• Set exercise:
Quote every line from the top of the listing down to and including the line that contains "wear_material(node, divider_material)".

• Given data:
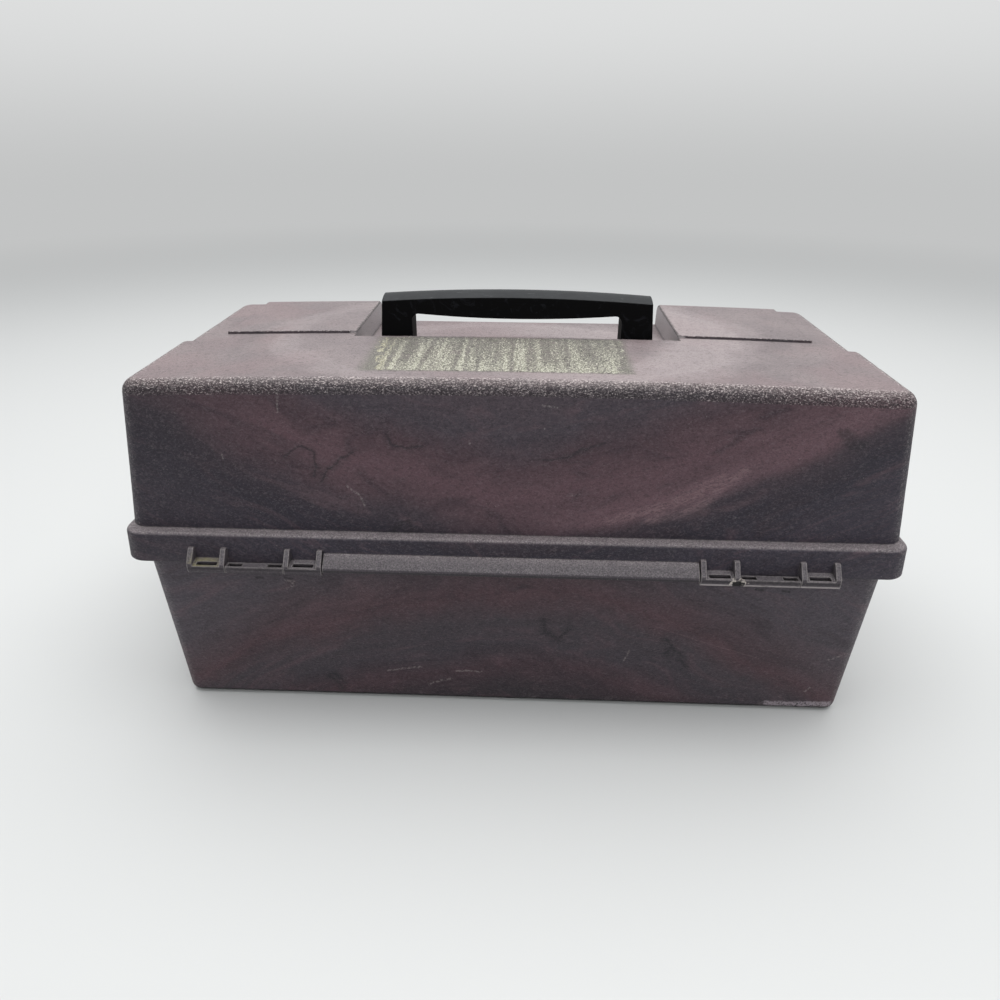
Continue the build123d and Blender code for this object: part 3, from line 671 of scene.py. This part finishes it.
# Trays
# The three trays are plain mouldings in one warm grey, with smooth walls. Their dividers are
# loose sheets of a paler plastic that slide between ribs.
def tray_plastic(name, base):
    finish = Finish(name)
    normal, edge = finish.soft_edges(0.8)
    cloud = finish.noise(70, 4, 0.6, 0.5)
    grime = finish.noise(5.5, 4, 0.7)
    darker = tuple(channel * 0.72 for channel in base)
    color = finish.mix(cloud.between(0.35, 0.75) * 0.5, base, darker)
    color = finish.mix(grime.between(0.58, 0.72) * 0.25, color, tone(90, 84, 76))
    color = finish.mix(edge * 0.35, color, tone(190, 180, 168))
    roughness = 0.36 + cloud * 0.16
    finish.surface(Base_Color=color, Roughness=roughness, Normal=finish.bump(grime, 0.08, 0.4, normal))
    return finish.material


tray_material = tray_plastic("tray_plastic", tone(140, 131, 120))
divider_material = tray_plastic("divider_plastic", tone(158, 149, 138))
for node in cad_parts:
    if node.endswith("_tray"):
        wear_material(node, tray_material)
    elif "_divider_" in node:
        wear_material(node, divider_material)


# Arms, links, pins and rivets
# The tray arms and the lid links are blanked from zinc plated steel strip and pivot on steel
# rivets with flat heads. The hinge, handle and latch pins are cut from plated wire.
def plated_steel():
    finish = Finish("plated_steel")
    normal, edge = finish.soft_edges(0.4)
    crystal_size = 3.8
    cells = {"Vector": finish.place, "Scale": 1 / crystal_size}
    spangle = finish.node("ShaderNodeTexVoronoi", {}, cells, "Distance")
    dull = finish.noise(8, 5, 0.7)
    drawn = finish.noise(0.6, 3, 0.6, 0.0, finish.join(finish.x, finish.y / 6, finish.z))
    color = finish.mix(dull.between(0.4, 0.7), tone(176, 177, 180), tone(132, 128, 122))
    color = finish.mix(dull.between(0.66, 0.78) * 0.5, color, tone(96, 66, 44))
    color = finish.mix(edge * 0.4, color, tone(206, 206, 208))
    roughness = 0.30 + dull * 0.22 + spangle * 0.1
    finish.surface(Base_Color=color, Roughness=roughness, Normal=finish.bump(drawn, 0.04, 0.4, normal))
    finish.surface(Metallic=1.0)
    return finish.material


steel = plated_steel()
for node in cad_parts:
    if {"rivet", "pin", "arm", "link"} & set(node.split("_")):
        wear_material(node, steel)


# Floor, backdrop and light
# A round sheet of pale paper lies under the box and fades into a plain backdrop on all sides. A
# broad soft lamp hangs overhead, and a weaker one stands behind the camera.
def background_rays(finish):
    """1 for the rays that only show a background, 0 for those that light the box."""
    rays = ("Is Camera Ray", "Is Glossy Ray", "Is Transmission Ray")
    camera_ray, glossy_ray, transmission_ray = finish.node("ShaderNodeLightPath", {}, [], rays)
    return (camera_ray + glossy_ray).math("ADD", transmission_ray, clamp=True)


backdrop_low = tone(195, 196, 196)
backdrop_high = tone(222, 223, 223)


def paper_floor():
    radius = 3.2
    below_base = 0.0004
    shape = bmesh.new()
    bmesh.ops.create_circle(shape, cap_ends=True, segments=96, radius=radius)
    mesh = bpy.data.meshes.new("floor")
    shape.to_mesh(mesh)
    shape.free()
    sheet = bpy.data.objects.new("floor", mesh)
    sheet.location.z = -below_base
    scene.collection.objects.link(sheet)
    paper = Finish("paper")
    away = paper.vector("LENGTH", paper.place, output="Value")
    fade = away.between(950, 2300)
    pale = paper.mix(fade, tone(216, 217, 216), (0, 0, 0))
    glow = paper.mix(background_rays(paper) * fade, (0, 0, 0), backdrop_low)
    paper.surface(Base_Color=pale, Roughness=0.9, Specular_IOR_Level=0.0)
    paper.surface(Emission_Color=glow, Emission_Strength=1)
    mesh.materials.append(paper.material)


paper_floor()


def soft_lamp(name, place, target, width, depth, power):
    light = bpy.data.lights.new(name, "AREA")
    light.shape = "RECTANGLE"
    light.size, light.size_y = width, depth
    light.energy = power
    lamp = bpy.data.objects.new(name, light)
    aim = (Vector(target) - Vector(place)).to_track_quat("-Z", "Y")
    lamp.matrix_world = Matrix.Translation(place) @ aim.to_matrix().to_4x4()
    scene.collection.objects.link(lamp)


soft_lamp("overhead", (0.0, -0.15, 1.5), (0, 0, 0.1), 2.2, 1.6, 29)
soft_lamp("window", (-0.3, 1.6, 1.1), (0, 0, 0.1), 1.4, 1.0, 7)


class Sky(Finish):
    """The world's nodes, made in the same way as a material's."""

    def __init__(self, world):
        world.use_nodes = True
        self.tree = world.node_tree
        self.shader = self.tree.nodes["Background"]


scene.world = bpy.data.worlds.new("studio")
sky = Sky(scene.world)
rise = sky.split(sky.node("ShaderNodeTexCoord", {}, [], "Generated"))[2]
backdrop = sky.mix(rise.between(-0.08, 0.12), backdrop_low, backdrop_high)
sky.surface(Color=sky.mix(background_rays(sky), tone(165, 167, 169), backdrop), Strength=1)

• Solution to this exercise:
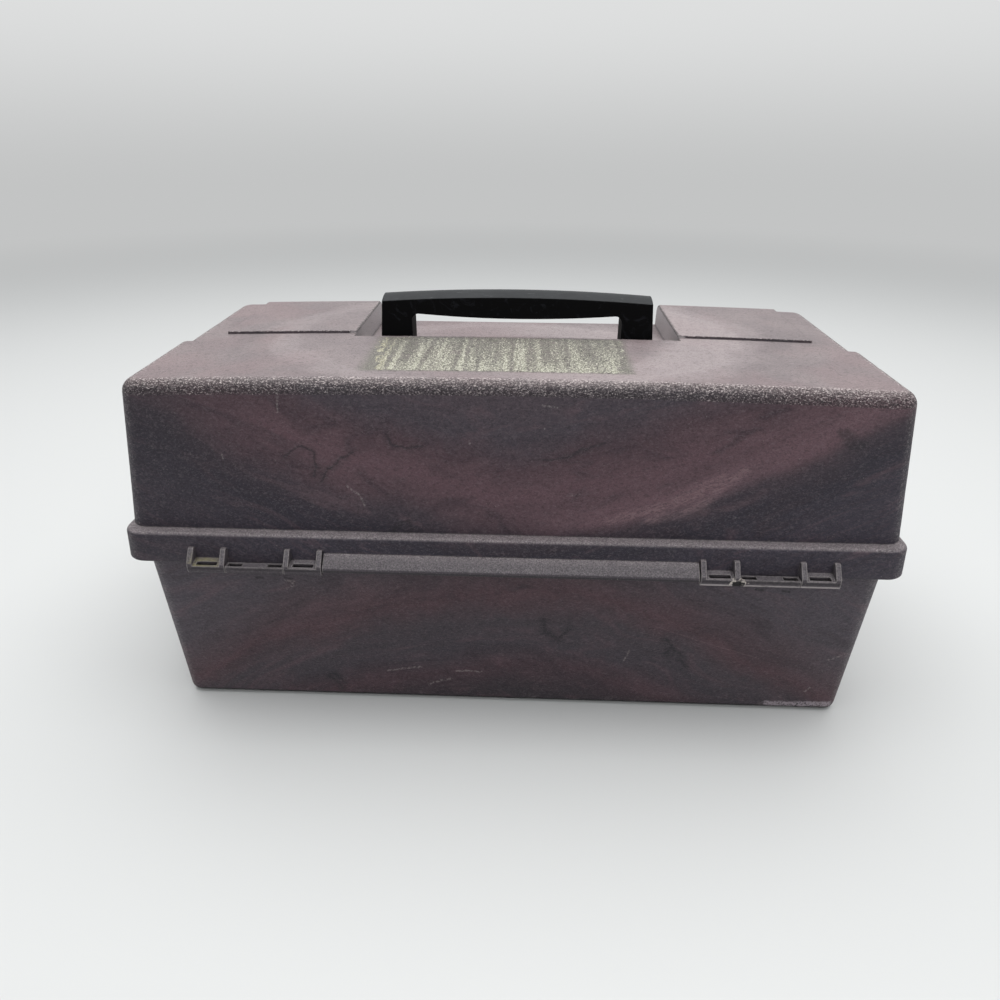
Continue the build123d and Blender code for this object: part 3, from line 671 of scene.py. This part finishes it.
# Trays
# The three trays are plain mouldings in one warm grey, with smooth walls. Their dividers are
# loose sheets of a paler plastic that slide between ribs.
def tray_plastic(name, base):
    finish = Finish(name)
    normal, edge = finish.soft_edges(0.8)
    cloud = finish.noise(70, 4, 0.6, 0.5)
    grime = finish.noise(5.5, 4, 0.7)
    darker = tuple(channel * 0.72 for channel in base)
    color = finish.mix(cloud.between(0.35, 0.75) * 0.5, base, darker)
    color = finish.mix(grime.between(0.58, 0.72) * 0.25, color, tone(90, 84, 76))
    color = finish.mix(edge * 0.35, color, tone(190, 180, 168))
    roughness = 0.36 + cloud * 0.16
    finish.surface(Base_Color=color, Roughness=roughness, Normal=finish.bump(grime, 0.08, 0.4, normal))
    return finish.material


tray_material = tray_plastic("tray_plastic", tone(140, 131, 120))
divider_material = tray_plastic("divider_plastic", tone(158, 149, 138))
for node in cad_parts:
    if node.endswith("_tray"):
        wear_material(node, tray_material)
    elif "_divider_" in node:
        wear_material(node, divider_material)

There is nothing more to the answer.